Now, your concern about telling the app to stop:
I have also done this via some rudimentary "file" monitor. Simply creating the file "quit.txt" in the root folder of the application (by either my program or another application that might request it to stop) will make the application quit. Semi-code:
<do your timer thing here>
watcher = new FileSystemWatcher();
watcher.Path = <path of your application or other known accessible path>;
watcher.Changed += new FileSystemEventHandler(OnNewFile);
Console.ReadLine();
The OnNewFile could be something like this:
private static void OnNewFile(object source, FileSystemEventArgs e)
{
if(System.IO.Path.GetFileName(e.FullPath)).ToLower()=="quit.txt")
... remove current quit.txt
Environment.Exit(1);
}
Now you mentioned that this is (or could be) for a mobile application? You might not have the file system watcher. In that case, maybe you just need to "kill" the process (you said "In special situations (like: updating the app), I need to request the app to stop". Whoever the "requester" to stop it is, should simply kill the process)
回答9:
The Timer approach is probably your best bet, but since you mention Thread.Sleep there is an interesting Thread.SpinWait or SpinWait struct alternative for similar problems that can sometimes be better than short Thread.Sleep invocations.
Also see this question: What's the purpose of Thread.SpinWait method?
回答10:
Lots of "advanced" answers here but IMO simply using a Thread.Sleep(lowvalue) should suffice for most.
Timers are also a solution, but the code behind a timer is also an infinity loop - I would assume - that fires your code on elapsed intervals, but they have the correct infinity-loop setup.
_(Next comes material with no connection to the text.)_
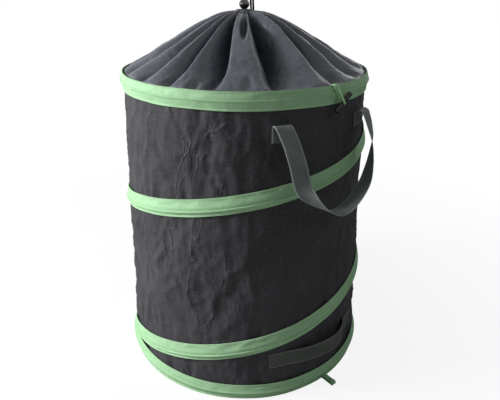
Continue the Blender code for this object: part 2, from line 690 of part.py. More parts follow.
def build_carry_handles(webbing):
    """Two carry handles: each a hanging loop between two tabs that are sewn to the wall."""
    fold_radius = WEBBING_RADIUS + CARRY_FOLD_REACH
    bend_low = CARRY_FOLD_HEIGHT - CARRY_FOLD_RISE
    for side, word in ((-1, "left"), (1, "right")):
        angle = side * CARRY_TAB_ANGLE
        points = [polar(WEBBING_RADIUS, angle, CARRY_TAB_LOW), polar(WEBBING_RADIUS, angle, bend_low)]
        for i in range(1, CARRY_FOLD_SECTIONS + 1):
            turn = math.pi / 2 * i / CARRY_FOLD_SECTIONS
            out = fold_radius - CARRY_FOLD_REACH * math.cos(turn)
            points.append(polar(out, angle, bend_low + CARRY_FOLD_RISE * math.sin(turn)))
        across = [polar(1, angle + math.pi / 2, 0)] * len(points)
        shape = ribbon(points, across, WEBBING_WIDTH, WEBBING_THICKNESS)
        tab = place(f"carry_tab_a_{word}", mesh_from(f"carry_tab_a_{word}", shape), webbing)
        far_side_copy(tab, f"carry_tab_b_{word}")

    hinge_x = fold_radius * math.cos(CARRY_TAB_ANGLE)
    half_span = fold_radius * math.sin(CARRY_TAB_ANGLE)
    half = []
    for drop, span, stand_off, twist in CARRY_LOOP_SHARES:
        out = hinge_x + CARRY_STAND_OFF * stand_off
        half.append((Vector((out, -half_span * span, CARRY_FOLD_HEIGHT - CARRY_DROP * drop)), twist))
    leaving = polar(1, -CARRY_TAB_ANGLE, 0)
    arriving = -polar(1, CARRY_TAB_ANGLE, 0)
    half[0] = (half[0][0] + leaving * SEAT_GAP, 0.0)
    whole = half + [(Vector((p.x, -p.y, p.z)), 2 - twist) for p, twist in reversed(half[:-1])]
    points = smooth_route([p for p, _ in whole], 2 * CARRY_SECTIONS + 1)
    lowest = CARRY_FOLD_HEIGHT - CARRY_DROP
    across = []
    for i, point in enumerate(points):
        drop = (CARRY_FOLD_HEIGHT - max(point.z, lowest)) / CARRY_DROP
        twist = between(CARRY_LOOP_SHARES, drop, 3)
        if i > CARRY_SECTIONS:
            twist = 2 - twist
        heading = CARRY_TAB_ANGLE + (math.pi / 2 - CARRY_TAB_ANGLE) * twist
        across.append(Vector((math.sin(heading), math.cos(heading), 0)))
    shape = ribbon(points, across, WEBBING_WIDTH, WEBBING_THICKNESS, (leaving, arriving))
    hinge = Vector((hinge_x, 0, CARRY_FOLD_HEIGHT))
    loop = place("carry_loop_a", mesh_from("carry_loop_a", shape, 50), webbing, hinge)
    far_side_copy(loop, "carry_loop_b")


def build_tip_handle(webbing):
    """The tipping handle: a low strap that bows out between two sewn tabs, for emptying the bag."""
    tab_turn = TIP_TAB_LENGTH / WEBBING_RADIUS
    first = TIP_LEFT_ANGLE + tab_turn
    last = TIP_RIGHT_ANGLE - tab_turn
    points = []
    for i in range(TIP_SECTIONS + 1):
        angle = TIP_LEFT_ANGLE + (TIP_RIGHT_ANGLE - TIP_LEFT_ANGLE) * i / TIP_SECTIONS
        share = min(max((angle - first) / (last - first), 0.0), 1.0)
        ease = between(TIP_BOW_SHARES, share)
        height = TIP_LEFT_HEIGHT + (TIP_RIGHT_HEIGHT - TIP_LEFT_HEIGHT) * i / TIP_SECTIONS
        points.append(polar(WEBBING_RADIUS + TIP_STAND_OFF * ease, angle, height))
    lifted = [i for i, p in enumerate(points) if p.xy.length > WEBBING_RADIUS + TIP_LIFT_OFF]
    start, stop = lifted[0], lifted[-1]
    along = (points[stop] - points[start]).normalized()
    up = (Vector((0, 0, 1)) - along * along.z).normalized()

    parts = (
        ("tip_tab_left", points[: start + 1]),
        ("tip_strap", points[start : stop + 1]),
        ("tip_tab_right", points[stop:]),
    )
    hinge = (points[start] + points[stop]) / 2 + up * WEBBING_WIDTH / 2
    cuts = [points[i + 1] - points[i - 1] for i in (start, stop)]
    for name, run in parts:
        run = [point.copy() for point in run]
        ends = [run[1] - run[0], run[-1] - run[-2]]
        if name != "tip_tab_left":
            ends[0] = cuts[0] if name == "tip_strap" else cuts[1]
        if name != "tip_tab_right":
            ends[1] = cuts[1] if name == "tip_strap" else cuts[0]
        if name == "tip_strap":
            run[0] += cuts[0].normalized() * SEAT_GAP
            run[-1] -= cuts[1].normalized() * SEAT_GAP
        shape = ribbon(run, [Vector((0, 0, 1))] * len(run), WEBBING_WIDTH, WEBBING_THICKNESS, ends)
        origin = hinge if name == "tip_strap" else (0, 0, 0)
        place(name, mesh_from(name, shape), webbing, origin)


def build_toggles(plastic, elastic):
    """Two bar toggles, each on an elastic loop that hangs from the top sleeve's upper edge."""
    strand_radius = ELASTIC_DIAMETER / 2
    turn_radius = TOGGLE_WAIST_RADIUS + SEAT_GAP + strand_radius
    out = polar(1, ELASTIC_ANGLE, 0)
    along = polar(1, ELASTIC_ANGLE + math.pi / 2, 0)
    up = Vector((0, 0, 1))
    root = out * (SLEEVE_INSIDE + SLEEVE_THICKNESS / 2) + up * (RIM_HEIGHT + SEAT_GAP + strand_radius)
    centre = out * TOGGLE_RADIUS_OUT + along * TOGGLE_SHIFT + up * (RIM_HEIGHT - TOGGLE_DROP)
    bar = along * math.cos(TOGGLE_SLOPE) + up * math.sin(TOGGLE_SLOPE)
    away = (along * math.sin(TOGGLE_SLOPE) - up * math.cos(TOGGLE_SLOPE)).normalized()

    half = TOGGLE_LENGTH / 2
    waist = TOGGLE_WAIST_LENGTH / 2
    small = TOGGLE_RADIUS - TOGGLE_END_ROUND
    profile = [
        (-half, small),
        (-half + TOGGLE_END_ROUND, TOGGLE_RADIUS),
        (-waist - TOGGLE_END_ROUND, TOGGLE_RADIUS),
        (-waist, TOGGLE_WAIST_RADIUS),
        (waist, TOGGLE_WAIST_RADIUS),
        (waist + TOGGLE_END_ROUND, TOGGLE_RADIUS),
        (half - TOGGLE_END_ROUND, TOGGLE_RADIUS),
        (half, small),
    ]
    shape = turned(profile, TOGGLE_SEGMENTS, bar, centre)
    toggle = place("toggle_a", mesh_from("toggle_a", shape), plastic, centre)
    far_side_copy(toggle, "toggle_b")

    bend = []
    for i in range(ELASTIC_TURN_POINTS):
        angle = math.pi * i / (ELASTIC_TURN_POINTS - 1)
        bend.append(centre + turn_radius * (out * math.cos(angle) + away * math.sin(angle)))
    side = along * strand_radius
    apart = SEAT_GAP / 2
    shoulder = out * (TOGGLE_RADIUS_OUT - turn_radius)
    knee = shoulder + along * TOGGLE_SHIFT / 4 + up * (RIM_HEIGHT - TOGGLE_DROP / 4)
    lean = along * (strand_radius + apart)
    half_way = knee.lerp(centre, 1 / 2)
    crest = root + out * ELASTIC_LEVEL_REACH
    front = [root + lean, crest + lean, knee + lean + out * strand_radius, half_way + out * turn_radius / 2 + side]
    back = [half_way - out * turn_radius / 2 - side, knee - lean, crest - lean, root - lean]
    back[0] = back[0] + out * (shoulder.length - back[0].dot(out))
    points = smooth_route([*front, *bend, *back], ELASTIC_POINTS)
    loop = tube("toggle_loop_a", points, ELASTIC_DIAMETER, elastic, origin=root)
    far_side_copy(loop, "toggle_loop_b")


def build_floor_loops(band_fabric):
    """Two flat loops at the foot of the drum, which the toggles go through when the bag is pressed flat."""
    out = polar(1, FLOOR_LOOP_ANGLE, 0)
    along = polar(1, FLOOR_LOOP_ANGLE + math.pi / 2, 0)
    up = Vector((0, 0, 1))
    bend = FLOOR_LOOP_BEND_RADIUS
    half_skin = FLOOR_LOOP_THICKNESS / 2
    low, high = FLOOR_LOOP_HEIGHT - bend, FLOOR_LOOP_HEIGHT + bend

    def sewn_to(height):
        """Where a layer of the loop meets the sleeve."""
        nearest = abs(height + half_skin - BOTTOM_HOOP_HEIGHT)
        return sleeve_face(BOTTOM_SLEEVE_HEIGHT, FERRULE_RADIUS, nearest) + SEAT_GAP

    tip = sewn_to(high) + FLOOR_LOOP_LENGTH - bend
    points = [out * sewn_to(low) + up * low]
    for i in range(FLOOR_LOOP_TURN_POINTS + 1):
        angle = math.pi * i / FLOOR_LOOP_TURN_POINTS
        points.append(out * (tip + bend * math.sin(angle)) + up * (FLOOR_LOOP_HEIGHT - bend * math.cos(angle)))
    points.append(out * sewn_to(high) + up * high)
    shape = ribbon(points, [along] * len(points), FLOOR_LOOP_WIDTH, FLOOR_LOOP_THICKNESS)
    hinge = out * sewn_to(high) + up * high
    loop = place("floor_loop_a", mesh_from("floor_loop_a", shape), band_fabric, hinge)
    far_side_copy(loop, "floor_loop_b")


def main():
    """Build the whole bag."""
    clear_scene()
    wall_cloth = material("wall cloth", (0.020, 0.019, 0.022), 0.75)
    panel_cloth = material("panel cloth", (0.018, 0.018, 0.020), 0.80)
    band_cloth = material("band cloth", (0.20, 0.47, 0.22), 0.70)
    cover_cloth = material("cover cloth", (0.060, 0.060, 0.068), 0.45)
    webbing = material("webbing", (0.045, 0.055, 0.050), 0.80)
    elastic = material("elastic", (0.33, 0.72, 0.36), 0.65)
    cord = material("cord", (0.015, 0.015, 0.016), 0.70)
    plastic = material("lock plastic", (0.010, 0.010, 0.011), 0.25)
    toggle_plastic = material("toggle plastic", (0.012, 0.012, 0.013), 0.35)
    steel = material("spring steel", (0.55, 0.55, 0.57), 0.35, 1.0)
    build_drum(wall_cloth, panel_cloth, band_cloth)
    build_wires(steel)
    build_cover(cover_cloth)
    build_drawcord(cord)
    build_lock(plastic, steel)
    build_carry_handles(webbing)
    build_tip_handle(webbing)
    build_toggles(toggle_plastic, elastic)
    build_floor_loops(band_cloth)


main()
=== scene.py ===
"""Looks of the pop up leaf bag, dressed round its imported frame.

Metres, +Z up, in the frame of the CAD. Angles go round the drum's axis from +X, counter-clockwise from above.
"""
import logging
import math
from collections.abc import Callable, Sequence
from dataclasses import dataclass, field
from enum import Enum

import bmesh
import bpy
from mathutils import Matrix, Vector, noise


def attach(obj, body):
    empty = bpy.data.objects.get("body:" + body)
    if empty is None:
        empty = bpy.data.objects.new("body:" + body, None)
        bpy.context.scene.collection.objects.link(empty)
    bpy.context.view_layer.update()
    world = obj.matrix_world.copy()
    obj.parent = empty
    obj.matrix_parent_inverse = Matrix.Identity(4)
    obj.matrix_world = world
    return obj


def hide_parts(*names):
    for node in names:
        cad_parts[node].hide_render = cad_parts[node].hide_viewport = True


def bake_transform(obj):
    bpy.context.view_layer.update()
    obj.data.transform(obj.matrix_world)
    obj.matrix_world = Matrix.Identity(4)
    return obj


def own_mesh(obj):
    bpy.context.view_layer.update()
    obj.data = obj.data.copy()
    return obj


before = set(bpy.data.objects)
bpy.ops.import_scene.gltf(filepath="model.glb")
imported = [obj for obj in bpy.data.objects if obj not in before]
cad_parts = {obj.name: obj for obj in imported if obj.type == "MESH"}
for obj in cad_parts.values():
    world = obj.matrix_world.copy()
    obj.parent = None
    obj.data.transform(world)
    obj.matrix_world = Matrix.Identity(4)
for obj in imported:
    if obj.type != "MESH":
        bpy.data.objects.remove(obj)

log = logging.getLogger("leaf_bag")
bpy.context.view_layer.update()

Section = Sequence[tuple[float, float]]
Table = tuple[tuple[float, ...], ...]
Colour = tuple[float, float, float]
Thing = bpy.types.Object
Material = bpy.types.Material
Socket = bpy.types.NodeSocket
Sockets = bpy.types.bpy_prop_collection
Facing = Callable[[Vector], Vector]
# Angles round the drum, each with a height
Run = Sequence[tuple[float, float]]

UP = Vector((0, 0, 1))
FULL_TURN = 2 * math.pi

# The frame's own sizes, as the CAD has them
WALL_RADIUS = 0.2475
TOP_HOOP_HEIGHT = 0.583
BOTTOM_HOOP_HEIGHT = 0.0155
RIM_HEIGHT = 0.600
HEM_FOOT = 0.7005
HEM_TOP = 0.7165
LOCK_HEIGHT = 0.7265
SEAT_GAP = 0.0003
CLOTH_THICKNESS = 0.0008
BAND_RADIUS = WALL_RADIUS + SEAT_GAP
TAB_ANGLE = math.radians(22)
BAR_CENTRE = Vector((0.259553, 0.023072, 0.569))

# The camera's side of the drum
FACING = math.radians(-36)


class Slot(Enum):
    """Material slots of the record."""

    WALL = "wall_fabric"
    PANEL = "panel_fabric"
    BAND = "band_fabric"
    COVER = "cover_fabric"
    WEBBING = "webbing"
    ELASTIC = "elastic"
    CORD = "cord"
    TOGGLE = "toggle_plastic"
    STEEL = "spring_steel"


class Side(Enum):
    """The two like sides of the bag: a is on +X, b is half a turn round."""

    A = "a"
    B = "b"

    @property
    def turn(self) -> Matrix:
        """The turn that takes a piece of side a to this side."""
        return Matrix.Rotation(0.0 if self is Side.A else math.pi, 4, "Z")


# Small helpers


def polar(radius: float, angle: float, height: float = 0.0) -> Vector:
    """A point given round the drum's axis."""
    return Vector((radius * math.cos(angle), radius * math.sin(angle), height))


def radial(point: Vector) -> Vector:
    """The way straight out from the drum's axis."""
    return Vector((point.x, point.y, 0.0)).normalized()


def mix(low: float, high: float, share: float) -> float:
    """The value some share of the way from low to high."""
    return low + (high - low) * share


def held_in(value: float, low: float = 0.0, high: float = 1.0) -> float:
    """A value kept between two others."""
    return min(max(value, low), high)


def eased(share: float) -> float:
    """A share from 0 to 1 that leaves and arrives gently."""
    share = held_in(share)
    return share * share * (3 - 2 * share)


def read_table(table: Table, at: float, column: int = 1) -> float:
    """Read a column of a table, whose first column rises, by a smooth curve through its rows.

    Args:
        table: Rows of numbers, the first of each being where the row stands.
        at: Where to read.
        column: Which number of the rows to read.

    Returns:
        The value there.
    """
    if at <= table[0][0]:
        return table[0][column]
    for index, (here, there) in enumerate(zip(table, table[1:])):
        if at <= there[0]:
            before = table[max(index - 1, 0)]
            after = table[min(index + 2, len(table) - 1)]
            width = there[0] - here[0]
            t = (at - here[0]) / width
            leaving = (there[column] - before[column]) / (there[0] - before[0]) * width
            arriving = (after[column] - here[column]) / (after[0] - here[0]) * width
            start = (2 * t**3 - 3 * t**2 + 1) * here[column] + (t**3 - 2 * t**2 + t) * leaving
            return start + (3 * t**2 - 2 * t**3) * there[column] + (t**3 - t**2) * arriving
    return table[-1][column]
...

If you need a large sleep, you can cut it into smaller sleeps.
So something like this is a simple and easy 0% CPU solution for a non-UI app.
static void Main(string[] args)
{
bool wait = true;
int sleepLen = 1 * 60 * 1000; // 1 minute
while (wait)
{
//... your code
var sleepCount = sleepLen / 100;
for (int i = 0; i < sleepCount; i++)
{
Thread.Sleep(100);
}
}
}
Regarding how the OS detects if the app is unresponsive. I do not know of any other tests than on UI applications, where there are methods to check if the UI thread processes UI code. Thread sleeps on the UI will easily be discovered. The Windows "Application is unresponsive" uses a simple native method "SendMessageTimeout" to see detect if the app has an unresponse UI.
Any infinity loop on an UI app should always be run in a separate thread.
回答11:
To keep console applications running just add a Console.ReadLine()
to the end of your code in Main()
.
If the user shouldn't be able to terminate the application you can do this with a loop like the following:
while (true){
Console.ReadLine();
}